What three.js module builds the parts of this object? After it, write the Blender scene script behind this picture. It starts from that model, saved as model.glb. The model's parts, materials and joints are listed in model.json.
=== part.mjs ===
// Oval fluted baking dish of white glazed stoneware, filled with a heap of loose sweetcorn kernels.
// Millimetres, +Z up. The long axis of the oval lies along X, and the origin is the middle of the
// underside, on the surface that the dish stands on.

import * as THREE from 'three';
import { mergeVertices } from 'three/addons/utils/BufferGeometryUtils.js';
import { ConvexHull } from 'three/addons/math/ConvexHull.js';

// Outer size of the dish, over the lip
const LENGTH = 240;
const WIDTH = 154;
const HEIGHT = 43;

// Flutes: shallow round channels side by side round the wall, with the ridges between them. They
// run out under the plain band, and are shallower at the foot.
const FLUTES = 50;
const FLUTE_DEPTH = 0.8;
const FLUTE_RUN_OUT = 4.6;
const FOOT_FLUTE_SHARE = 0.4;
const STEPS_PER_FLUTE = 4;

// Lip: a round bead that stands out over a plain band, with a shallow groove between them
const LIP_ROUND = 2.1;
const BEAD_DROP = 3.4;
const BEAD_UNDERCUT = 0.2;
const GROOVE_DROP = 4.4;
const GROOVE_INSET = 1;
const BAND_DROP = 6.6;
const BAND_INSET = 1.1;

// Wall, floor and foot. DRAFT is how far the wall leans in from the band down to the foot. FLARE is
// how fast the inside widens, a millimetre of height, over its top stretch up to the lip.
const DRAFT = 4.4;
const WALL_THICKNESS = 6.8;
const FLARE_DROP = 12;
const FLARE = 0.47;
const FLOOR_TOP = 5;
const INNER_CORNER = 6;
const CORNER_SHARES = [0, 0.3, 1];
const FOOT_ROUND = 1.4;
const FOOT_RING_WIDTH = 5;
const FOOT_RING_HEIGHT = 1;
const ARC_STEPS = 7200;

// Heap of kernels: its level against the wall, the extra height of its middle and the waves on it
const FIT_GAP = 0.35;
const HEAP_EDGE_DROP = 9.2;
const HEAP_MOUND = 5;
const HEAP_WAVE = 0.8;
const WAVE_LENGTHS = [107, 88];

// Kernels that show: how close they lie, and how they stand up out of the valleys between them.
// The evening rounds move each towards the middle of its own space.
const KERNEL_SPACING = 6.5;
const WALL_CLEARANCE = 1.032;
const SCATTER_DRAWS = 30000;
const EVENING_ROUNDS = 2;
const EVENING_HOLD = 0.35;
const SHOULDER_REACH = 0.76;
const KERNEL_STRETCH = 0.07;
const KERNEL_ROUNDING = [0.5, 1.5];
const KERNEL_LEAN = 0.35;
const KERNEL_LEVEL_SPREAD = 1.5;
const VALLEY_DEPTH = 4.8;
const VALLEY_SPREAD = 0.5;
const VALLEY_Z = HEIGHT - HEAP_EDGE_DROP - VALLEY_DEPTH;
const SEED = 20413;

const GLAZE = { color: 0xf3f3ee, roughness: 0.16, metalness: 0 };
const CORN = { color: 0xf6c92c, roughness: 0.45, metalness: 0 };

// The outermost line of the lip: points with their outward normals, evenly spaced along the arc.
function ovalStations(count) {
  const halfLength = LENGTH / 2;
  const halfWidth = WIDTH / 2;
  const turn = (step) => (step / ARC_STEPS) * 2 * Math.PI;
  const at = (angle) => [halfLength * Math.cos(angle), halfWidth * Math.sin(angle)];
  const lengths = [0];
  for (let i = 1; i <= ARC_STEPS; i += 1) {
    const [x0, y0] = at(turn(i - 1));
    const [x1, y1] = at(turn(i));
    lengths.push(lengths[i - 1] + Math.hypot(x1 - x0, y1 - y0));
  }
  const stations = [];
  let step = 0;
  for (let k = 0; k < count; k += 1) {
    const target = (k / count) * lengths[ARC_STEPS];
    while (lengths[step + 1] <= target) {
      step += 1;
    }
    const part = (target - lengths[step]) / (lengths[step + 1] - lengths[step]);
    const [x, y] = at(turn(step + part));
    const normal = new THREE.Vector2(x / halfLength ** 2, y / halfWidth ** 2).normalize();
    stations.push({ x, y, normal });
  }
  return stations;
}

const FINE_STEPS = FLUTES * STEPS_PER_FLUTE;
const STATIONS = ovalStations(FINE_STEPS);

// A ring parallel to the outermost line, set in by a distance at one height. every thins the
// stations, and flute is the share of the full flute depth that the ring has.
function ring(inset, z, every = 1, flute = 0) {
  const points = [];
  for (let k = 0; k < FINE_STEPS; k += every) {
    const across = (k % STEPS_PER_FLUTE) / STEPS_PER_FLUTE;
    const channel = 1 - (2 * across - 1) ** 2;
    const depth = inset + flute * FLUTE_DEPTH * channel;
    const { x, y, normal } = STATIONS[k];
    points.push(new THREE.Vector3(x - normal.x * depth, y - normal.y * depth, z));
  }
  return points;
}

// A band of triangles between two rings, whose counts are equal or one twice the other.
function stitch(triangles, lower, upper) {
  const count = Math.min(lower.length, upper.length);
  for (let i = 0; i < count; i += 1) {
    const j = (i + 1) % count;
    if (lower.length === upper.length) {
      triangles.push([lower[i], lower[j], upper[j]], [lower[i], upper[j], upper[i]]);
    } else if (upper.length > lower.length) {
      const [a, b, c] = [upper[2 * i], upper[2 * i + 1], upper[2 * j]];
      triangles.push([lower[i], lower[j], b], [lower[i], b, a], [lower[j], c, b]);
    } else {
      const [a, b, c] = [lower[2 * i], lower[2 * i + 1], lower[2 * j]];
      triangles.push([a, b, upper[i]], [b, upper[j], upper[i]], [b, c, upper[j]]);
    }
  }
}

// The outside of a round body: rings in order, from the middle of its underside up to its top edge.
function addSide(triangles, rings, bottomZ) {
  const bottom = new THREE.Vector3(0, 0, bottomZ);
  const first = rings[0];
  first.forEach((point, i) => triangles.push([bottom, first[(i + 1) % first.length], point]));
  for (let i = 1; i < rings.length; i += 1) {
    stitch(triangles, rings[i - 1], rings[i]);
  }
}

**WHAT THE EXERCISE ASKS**
Restate every line of the data word for word.

**FULL SOLUTION**
What three.js module builds the parts of this object? After it, write the Blender scene script behind this picture. It starts from that model, saved as model.glb. The model's parts, materials and joints are listed in model.json.
=== part.mjs ===
// Oval fluted baking dish of white glazed stoneware, filled with a heap of loose sweetcorn kernels.
// Millimetres, +Z up. The long axis of the oval lies along X, and the origin is the middle of the
// underside, on the surface that the dish stands on.

import * as THREE from 'three';
import { mergeVertices } from 'three/addons/utils/BufferGeometryUtils.js';
import { ConvexHull } from 'three/addons/math/ConvexHull.js';

// Outer size of the dish, over the lip
const LENGTH = 240;
const WIDTH = 154;
const HEIGHT = 43;

// Flutes: shallow round channels side by side round the wall, with the ridges between them. They
// run out under the plain band, and are shallower at the foot.
const FLUTES = 50;
const FLUTE_DEPTH = 0.8;
const FLUTE_RUN_OUT = 4.6;
const FOOT_FLUTE_SHARE = 0.4;
const STEPS_PER_FLUTE = 4;

// Lip: a round bead that stands out over a plain band, with a shallow groove between them
const LIP_ROUND = 2.1;
const BEAD_DROP = 3.4;
const BEAD_UNDERCUT = 0.2;
const GROOVE_DROP = 4.4;
const GROOVE_INSET = 1;
const BAND_DROP = 6.6;
const BAND_INSET = 1.1;

// Wall, floor and foot. DRAFT is how far the wall leans in from the band down to the foot. FLARE is
// how fast the inside widens, a millimetre of height, over its top stretch up to the lip.
const DRAFT = 4.4;
const WALL_THICKNESS = 6.8;
const FLARE_DROP = 12;
const FLARE = 0.47;
const FLOOR_TOP = 5;
const INNER_CORNER = 6;
const CORNER_SHARES = [0, 0.3, 1];
const FOOT_ROUND = 1.4;
const FOOT_RING_WIDTH = 5;
const FOOT_RING_HEIGHT = 1;
const ARC_STEPS = 7200;

// Heap of kernels: its level against the wall, the extra height of its middle and the waves on it
const FIT_GAP = 0.35;
const HEAP_EDGE_DROP = 9.2;
const HEAP_MOUND = 5;
const HEAP_WAVE = 0.8;
const WAVE_LENGTHS = [107, 88];

// Kernels that show: how close they lie, and how they stand up out of the valleys between them.
// The evening rounds move each towards the middle of its own space.
const KERNEL_SPACING = 6.5;
const WALL_CLEARANCE = 1.032;
const SCATTER_DRAWS = 30000;
const EVENING_ROUNDS = 2;
const EVENING_HOLD = 0.35;
const SHOULDER_REACH = 0.76;
const KERNEL_STRETCH = 0.07;
const KERNEL_ROUNDING = [0.5, 1.5];
const KERNEL_LEAN = 0.35;
const KERNEL_LEVEL_SPREAD = 1.5;
const VALLEY_DEPTH = 4.8;
const VALLEY_SPREAD = 0.5;
const VALLEY_Z = HEIGHT - HEAP_EDGE_DROP - VALLEY_DEPTH;
const SEED = 20413;

const GLAZE = { color: 0xf3f3ee, roughness: 0.16, metalness: 0 };
const CORN = { color: 0xf6c92c, roughness: 0.45, metalness: 0 };

// The outermost line of the lip: points with their outward normals, evenly spaced along the arc.
function ovalStations(count) {
  const halfLength = LENGTH / 2;
  const halfWidth = WIDTH / 2;
  const turn = (step) => (step / ARC_STEPS) * 2 * Math.PI;
  const at = (angle) => [halfLength * Math.cos(angle), halfWidth * Math.sin(angle)];
  const lengths = [0];
  for (let i = 1; i <= ARC_STEPS; i += 1) {
    const [x0, y0] = at(turn(i - 1));
    const [x1, y1] = at(turn(i));
    lengths.push(lengths[i - 1] + Math.hypot(x1 - x0, y1 - y0));
  }
  const stations = [];
  let step = 0;
  for (let k = 0; k < count; k += 1) {
    const target = (k / count) * lengths[ARC_STEPS];
    while (lengths[step + 1] <= target) {
      step += 1;
    }
    const part = (target - lengths[step]) / (lengths[step + 1] - lengths[step]);
    const [x, y] = at(turn(step + part));
    const normal = new THREE.Vector2(x / halfLength ** 2, y / halfWidth ** 2).normalize();
    stations.push({ x, y, normal });
  }
  return stations;
}

const FINE_STEPS = FLUTES * STEPS_PER_FLUTE;
const STATIONS = ovalStations(FINE_STEPS);

// A ring parallel to the outermost line, set in by a distance at one height. every thins the
// stations, and flute is the share of the full flute depth that the ring has.
function ring(inset, z, every = 1, flute = 0) {
  const points = [];
  for (let k = 0; k < FINE_STEPS; k += every) {
    const across = (k % STEPS_PER_FLUTE) / STEPS_PER_FLUTE;
    const channel = 1 - (2 * across - 1) ** 2;
    const depth = inset + flute * FLUTE_DEPTH * channel;
    const { x, y, normal } = STATIONS[k];
    points.push(new THREE.Vector3(x - normal.x * depth, y - normal.y * depth, z));
  }
  return points;
}

// A band of triangles between two rings, whose counts are equal or one twice the other.
function stitch(triangles, lower, upper) {
  const count = Math.min(lower.length, upper.length);
  for (let i = 0; i < count; i += 1) {
    const j = (i + 1) % count;
    if (lower.length === upper.length) {
      triangles.push([lower[i], lower[j], upper[j]], [lower[i], upper[j], upper[i]]);
    } else if (upper.length > lower.length) {
      const [a, b, c] = [upper[2 * i], upper[2 * i + 1], upper[2 * j]];
      triangles.push([lower[i], lower[j], b], [lower[i], b, a], [lower[j], c, b]);
    } else {
      const [a, b, c] = [lower[2 * i], lower[2 * i + 1], lower[2 * j]];
      triangles.push([a, b, upper[i]], [b, upper[j], upper[i]], [b, c, upper[j]]);
    }
  }
}

// The outside of a round body: rings in order, from the middle of its underside up to its top edge.
function addSide(triangles, rings, bottomZ) {
  const bottom = new THREE.Vector3(0, 0, bottomZ);
  const first = rings[0];
  first.forEach((point, i) => triangles.push([bottom, first[(i + 1) % first.length], point]));
  for (let i = 1; i < rings.length; i += 1) {
    stitch(triangles, rings[i - 1], rings[i]);
  }
}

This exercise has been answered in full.